1. A bowstring positioning device for a bow having a bowstring comprising a shaft having one end fixedly connected to said bow and extending in the direction of curvature and bend of said bow, and the opposite end positioned in alignment with the path of said bowstring and terminating at a point intermediate the normal, straight line position of said bowstring and the position of said bowstring when said bow is drawn, to receive and stop said bowstring when said bow is drawn and said bowstring is released.
2. The bowstring positioning device of claim 1 further comprising a bowstring position block on said opposite end of said shaft and a pad on said bowstring positioning block to receive and seat said bowstring after an arrow is released from said bow.
3. The bowstring positioning device of claim 1 wherein said shaft is positioned directly beneath the handgrip of said bow.
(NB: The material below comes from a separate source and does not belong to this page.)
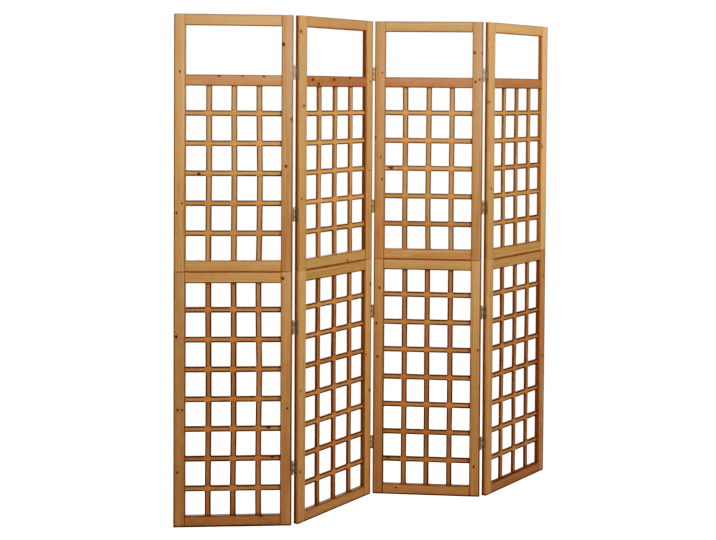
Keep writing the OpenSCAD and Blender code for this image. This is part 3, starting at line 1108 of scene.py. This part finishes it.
def finished(piece, panel, node, material):
    """Gives a piece its material and shading, hides the CAD node it replaces, and attaches it to what it moves
    with.
    """
    piece.data.materials.clear()
    piece.data.materials.append(material)
    only(piece)
    bpy.ops.object.shade_smooth_by_angle(angle=SMOOTH_BELOW)
    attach(piece, panel)
    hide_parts(node)
    return piece


# %% [markdown]
# All four panels are made alike, so each kind of piece is copied four times, dressed as its own timber and
# stood at its panel's place. A right stile is the left one turned over, which also turns its faces inside
# out, so its normals are recalculated.
# %% The wood of the four panels
# For each part its blank and its pine, how wide and long its boards are, and the chance of a knot in one.
WOODWORK = {
    "lower_left_stile": (lower_stile, FRAME_PINE, STILE_W, FRAME_H, 0.4),
    "lower_right_stile": (lower_stile, FRAME_PINE, STILE_W, FRAME_H, 0.4),
    "lower_rails": (lower_rails, FOOT_PINE, RAIL_H, CLEAR_W, 0.05),
    "lower_uprights": (lower_uprights, UPRIGHT_PINE, SLAT_W, LOWER_LATTICE_H, 0.03),
    "lower_crossbars": (lower_crossbars, CROSSBAR_PINE, SLAT_W, CLEAR_W, 0.03),
    "upper_left_stile": (upper_stile, FRAME_PINE, STILE_W, FRAME_H, 0.4),
    "upper_right_stile": (upper_stile, FRAME_PINE, STILE_W, FRAME_H, 0.4),
    "upper_rails": (upper_rails, FRAME_PINE, RAIL_H, CLEAR_W, 0.05),
    "upper_uprights": (upper_uprights, UPRIGHT_PINE, SLAT_W, UPPER_LATTICE_H, 0.03),
    "upper_crossbars": (upper_crossbars, CROSSBAR_PINE, SLAT_W, CLEAR_W, 0.03),
}
END_STILES = {
    (1, "lower_left_stile"): lower_end_stile,
    (1, "upper_left_stile"): upper_end_stile,
    (4, "lower_right_stile"): lower_end_stile,
    (4, "upper_right_stile"): upper_end_stile,
}
TURNED_OVER = Matrix.Translation((PANEL_W, 0, 0)) @ Matrix.Scale(-1, 4, (1, 0, 0))
RAISED = Matrix.Translation((0, 0, FRAME_H))


def woodwork(k, part, cages, blank, material, width, length, chance):
    """One part of panel k, as timber of its own."""
    node = f"panel_{k}_{part}"
    piece = copied(blank, f"wood_{node}")
    mirrored = part.endswith("right_stile")
    dressed(piece, k, part, width, length, chance)
    if part.endswith(BENT_PARTS):
        modified(piece, "LATTICE", object=cages[part.split("_")[0]])
    place = stand(k) @ (RAISED if part.startswith("upper") else Matrix())
    placed(piece, place @ (TURNED_OVER if mirrored else Matrix()))
    if mirrored:
        outward(piece)
    return finished(piece, f"panel_{k}", node, material)


for k in PANELS:
    cages = {which: cage(k, which) for which in ("lower", "upper")}
    for part, (blank, material, width, length, chance) in WOODWORK.items():
        woodwork(k, part, cages, END_STILES.get((k, part), blank), material, width, length, chance)
    for unused in cages.values():
        bpy.data.objects.remove(unused)
blanks = [blank for blank, *_ in WOODWORK.values()] + [lower_end_stile, upper_end_stile]
for name in {blank.name for blank in blanks}:
    bpy.data.objects.remove(bpy.data.objects[name])
print("made", len(PANELS) * len(WOODWORK), "pieces of woodwork")

# %% [markdown]
# A leaf is a strip of sheet steel. Its tabs are rolled round the pin to make the knuckles, which one sees on
# the real hinge as an open curl. It is made the same way here: the plate is bisected at the knuckles' ends,
# every other tab is extruded to the pin, and its end is spun round the pin's line. Corners are rounded and
# the screw holes are countersunk. The drawing is for a ridge, with the pin's line at the origin.
# %% Hinge leaves
KNUCKLE_L = (HINGE_H - (KNUCKLES - 1) * KNUCKLE_GAP) / KNUCKLES
KNUCKLE_STEP = KNUCKLE_L + KNUCKLE_GAP
ROLL_STEPS = 20
ROLL_ANGLE = math.radians(300)
LEAF_CORNER = 2 * MM
CORNER_STEPS = 6
LEAF_BURR = 0.12 * MM
BURR_ANGLE = math.radians(50)


def leaf(name, first_knuckle):
    """The left leaf of a hinge, whose knuckles are first_knuckle, first_knuckle + 2 and so on."""
    tab_y = -PIN_OFF - KNUCKLE_GAP
    outer_y = -PIN_OFF - LEAF_W
    plate = block(name, (-HALF_GAP, outer_y, 0), (-HALF_GAP + LEAF_T, tab_y, HINGE_H))
    tabs = [(i * KNUCKLE_STEP, i * KNUCKLE_STEP + KNUCKLE_L) for i in range(KNUCKLES)]
    own = tabs[first_knuckle::2]
    with editing(plate) as edit:
        edit.pick("EDGE", lambda e: runs_along(0)(e) and abs(e.verts[0].co.y - outer_y) < MM / 2)
        bpy.ops.mesh.bevel(offset=LEAF_CORNER, segments=CORNER_STEPS, affect="EDGES")
        for z in sorted({z for tab in tabs for z in tab})[1:-1]:
            bpy.ops.mesh.select_all(action="SELECT")
            bpy.ops.mesh.bisect(plane_co=(0, 0, z), plane_no=(0, 0, 1))
        edit.pick("FACE", lambda f: f.normal.y > FACING and any(
            low < f.calc_center_median().z < high for low, high in own))
        bpy.ops.mesh.extrude_region_move(TRANSFORM_OT_translate={"value": (0, -tab_y, 0)})
        bpy.ops.mesh.spin(steps=ROLL_STEPS, angle=ROLL_ANGLE, center=(0, 0, 0), axis=(0, 0, 1))
        bpy.ops.mesh.select_all(action="SELECT")
        bpy.ops.mesh.remove_doubles(threshold=LEAF_BURR / 100)
    outward(plate)
    cut(plate, [screw_hole((LEAF_T - HALF_GAP, -PIN_OFF - FRAME_T / 2, z), 90) for z in SCREW_Z])
    return modified(plate, "BEVEL", width=LEAF_BURR, segments=2, angle_limit=BURR_ANGLE)


left_leaf = leaf("left leaf", 0)
right_leaf = leaf("right leaf", 1)
print("a leaf has", len(left_leaf.data.polygons), "faces")

# %% [markdown]
# The pin is a wire with its two ends hammered over. The heads are the wire's ends pushed out and widened,
# with a bevel that makes each a low dome.
# %% Hinge pins
PIN_HEAD_D = 4.2 * MM
PIN_HEAD_H = 0.8 * MM
PIN_DOME = 0.8 * PIN_HEAD_H
DOME_STEPS = 4
PIN_SIDES = 24


def pin():
    """A pin from the foot of a hinge to its top, with both heads."""
    bpy.ops.object.select_all(action="DESELECT")
    bpy.ops.mesh.primitive_cylinder_add(vertices=PIN_SIDES, radius=PIN_D / 2, depth=HINGE_H,
                                        location=(0, 0, HINGE_H / 2))
    piece = bpy.context.object
    bpy.ops.object.transform_apply(location=True, rotation=True, scale=True)
    with editing(piece) as edit:
        for side in (-1, 1):
            edit.pick("FACE", lambda f: f.normal.z * side > FACING)
            middle = edit.middle()
            bpy.ops.mesh.extrude_region_move()
            wider = PIN_HEAD_D / PIN_D
            bpy.ops.transform.resize(value=(wider, wider, 1), center_override=middle)
            bpy.ops.mesh.extrude_region_move(TRANSFORM_OT_translate={"value": (0, 0, side * PIN_HEAD_H)})
            bpy.ops.mesh.region_to_loop()
            bpy.ops.mesh.bevel(offset=PIN_DOME, segments=DOME_STEPS, affect="EDGES")
    return piece


pin_blank = pin()
print("a pin has", len(pin_blank.data.polygons), "faces")

# %% [markdown]
# Every joint has four hinges, two on each frame. The leaves and pins of a joint are copied up the line, and
# for the valley they are turned over, because that hinge sits in front. The left leaf and the pin move with
# the left panel, the right leaf with the right one. The upper hinges have gone browner than the lower ones,
# and the screws most of all. Each screw is turned at random, as it would be after driving.
# %% Hinges on the panels
OPPOSITE_X = Matrix.Scale(-1, 4, (1, 0, 0))
OPPOSITE_Y = Matrix.Scale(-1, 4, (0, 1, 0))
HINGE_BOTTOMS = [f * FRAME_H + z - HINGE_H / 2 for f in (0, 1) for z in HINGE_Z]
# How worn the hinges of a joint are, from the lowest to the highest, and all screws.
HINGE_WEAR = (0.12, 0.25, 0.40, 0.32)
SCREW_WEAR = 0.65


def worn(piece, value):
    """Writes how worn a steel piece is, 0 as new and 1 all brown."""
    written(piece.data, "worn", "FLOAT", "FACE", [value] * len(piece.data.polygons))
    return piece


def up_the_line(j, kind, blank, on_right):
    """Four copies of a hinge piece along joint j, as one piece on the panel at its left or right."""
    panel, x = (j + 1, -HALF_GAP) if on_right else (j, PANEL_W + HALF_GAP)
    turn = (OPPOSITE_Y if is_valley(j) else Matrix()) @ (OPPOSITE_X if on_right else Matrix())
    copies = []
    for z, wear in zip(HINGE_BOTTOMS, HINGE_WEAR):
        piece = worn(copied(blank, "hinge piece"), wear)
        copies.append(placed(piece, stand(panel) @ Matrix.Translation((x, pin_depth(j), z)) @ turn))
    node = f"fold_{j}_{kind}"
    return finished(outward(joined(f"steel_{node}", copies)), f"panel_{panel}", node, LEAF_ZINC)


for j in JOINTS:
    up_the_line(j, "left_leaves", left_leaf, on_right=False)
    up_the_line(j, "right_leaves", right_leaf, on_right=True)
    up_the_line(j, "hinge_pins", pin_blank, on_right=False)


def panel_screws(k):
    """The screws on the hinged edges of panel k."""
    pick = random.Random(f"screws {k}")
    left = [(-LEAF_T, 1)] if k > PANELS[0] else []
    right = [(PANEL_W + LEAF_T, -1)] if k < PANELS[-1] else []
    copies = []
    for x, into in left + right:
        for bottom in HINGE_BOTTOMS:
            for z in SCREW_Z:
                spin = Matrix.Rotation(pick.uniform(0, math.pi / 2), 4, "Z")
                point = Matrix.Rotation(-into * math.pi / 2, 4, "Y")
                place = Matrix.Translation((x, FRAME_T / 2, bottom + z))
                piece = worn(copied(screw_blank, "screw"), SCREW_WEAR)
                copies.append(placed(piece, stand(k) @ place @ point @ spin))
    node = f"panel_{k}_hinge_screws"
    return finished(joined(f"steel_{node}", copies), f"panel_{k}", node, SCREW_ZINC)


for k in PANELS:
    panel_screws(k)
for blank in (screw_blank, plain_screw, left_leaf, right_leaf, pin_blank):
    bpy.data.objects.remove(blank)
print("hung", len(JOINTS) * len(HINGE_BOTTOMS), "hinges")

# %% [markdown]
# The studio is a pale floor that fades into a white surround, as in a catalogue picture. Only the camera sees
# the white. What lights the wood is the plain floor and a weak, warm surround.
# %% Floor and surround
FLOOR_WHITE = (0.80, 0.80, 0.80, 1)
FLOOR_GLOW = 0.9
FLOOR_RADIUS = 14.0
FLOOR_SIDES = 96
FLOOR_CLEAR = (0.6, 3.2)
WHITE = (1, 1, 1, 1)
WHITE_STRENGTH = 1.05
FILL = 0.07
FILL_COLOUR = (1.0, 0.92, 0.84, 1)


def camera_sees(start, hidden, shown, output):
    """Shows the camera one shader and the light of the scene another."""
    camera_ray = start.node("LightPath", out="Is Camera Ray")
    seen = start.node("MixShader", (), {0: camera_ray, 1: hidden, 2: shown})
    seen.tree.links.new(seen.link, seen.tree.nodes[output].inputs["Surface"])


bpy.ops.object.select_all(action="DESELECT")
bpy.ops.mesh.primitive_circle_add(vertices=FLOOR_SIDES, radius=FLOOR_RADIUS, fill_type="NGON")
floor = bpy.context.object
floor.name = "floor"
material, start, shader = new_material("pale floor", Base_Color=FLOOR_WHITE, Roughness=0.8)
surface = Socket(start.tree, shader.outputs[0])
distance = start.node("VectorMath", {"operation": "LENGTH"}, {0: coordinates(start)}, out=1)
glow = start.node("Emission", (), {"Strength": FLOOR_GLOW})
white = start.node("Emission", (), {"Strength": WHITE_STRENGTH})
lifted = start.node("AddShader", (), {0: surface, 1: glow})
faded = start.node("MixShader", (), {0: distance.smooth(*FLOOR_CLEAR), 1: lifted, 2: white})
camera_sees(start, surface, faded, "Material Output")
floor.data.materials.append(material)
floor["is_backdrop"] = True

world = bpy.data.worlds.new("white surround")
bpy.context.scene.world = world
world.use_nodes = True
background = world.node_tree.nodes["Background"]
background.inputs["Strength"].default_value = FILL
background.inputs["Color"].default_value = FILL_COLOUR
start = Socket(world.node_tree)
fill = Socket(world.node_tree, background.outputs[0])
white = start.node("Background", (), {"Color": WHITE, "Strength": WHITE_STRENGTH})
camera_sees(start, fill, white, "World Output")
print("the floor is", 2 * FLOOR_RADIUS, "m wide")

# %% [markdown]
# One wide warm light hangs in front, above the screen, with a grid on it, so the wood grows darker towards
# the floor. A cool light from the right and a weak warm one from the left light both faces of the zigzag, and
# a light behind brightens the edges. The tone curve deepens the shadows and lifts the middle tones, as a
# catalogue picture has them.
# %% Light and tone
FILM_CURVE = ((0.025, 0.006), (0.050, 0.026), (0.115, 0.113), (0.236, 0.300), (0.400, 0.465),
              (0.560, 0.605), (0.800, 0.815))


def soft_light(name, place, target, size, power, colour, spread=180):
    """A rectangular studio light that faces its target. A grid on it narrows the spread of its light."""
    aim = (Vector(target) - Vector(place)).to_track_quat("-Z", "Y")
    bpy.ops.object.light_add(type="AREA", location=place, rotation=aim.to_euler())
    light = bpy.context.object
    light.name = name
    light.data.shape = "RECTANGLE"
    light.data.size, light.data.size_y = size
    light.data.energy = power
    light.data.color = colour
    light.data.spread = math.radians(spread)
    return light


WARM, COOL = (1.0, 0.985, 0.965), (0.90, 0.97, 1.0)
soft_light("key light", (-0.1, -3.2, 2.3), (-0.1, 0.0, 2.0), (3.2, 1.0), 47, WARM, spread=100)
soft_light("right light", (2.4, -2.2, 2.2), (0.0, 0.0, 1.6), (1.4, 1.4), 13, COOL)
soft_light("left light", (-2.4, -2.8, 2.0), (0.0, 0.0, 1.4), (1.4, 1.4), 6, WARM)
soft_light("back light", (0.0, 3.2, 2.2), (0.0, 0.0, 1.5), (3.2, 1.2), 32, WARM, spread=120)
film = bpy.context.scene.view_settings
film.view_transform = "Standard"
film.use_curve_mapping = True
tone_curve = film.curve_mapping.curves[-1]
for light_in, light_out in FILM_CURVE:
    tone_curve.points.new(light_in, light_out)
film.curve_mapping.update()
print("the studio is lit")

# %% [markdown]
# The visual model should fill the same box as the CAD model, so the difference between the two boxes is
# printed.
# %% Size
low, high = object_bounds()
apart = [(a - b) / MM for a, b in zip((*low, *high), (*cad_low, *cad_high))]
print("visual box minus CAD box, mm:", [round(d, 2) for d in apart])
4. The bowstring positioning device of claim 1 further comprising a bowstring positioning block on said opposite end of said shaft and a pad on said bowstring positioning block to receive and seat said bowstring after an arrow is released from said bow, and wherein said shaft is positioned directly beneath the handgrip of said bow.
5. The bowstring positioning device of claim 1 wherein said bowstring is longer than a conventional bowstring for said bow.
6. The bowstring positioning device of claim 1 further comprising a bowstring positioning block on said opposite end of said shaft and a pad on said bowstring positioning block to receive and seat said bowstring after an arrow is released from said bow; and wherein:
- a. said shaft is positioned directly beneath the handgrip of said bow; and
- b. said bowstring is longer than a conventional bowstring for said bow.
7. The bowstring positioning device of claim 6 wherein said pad is rubber.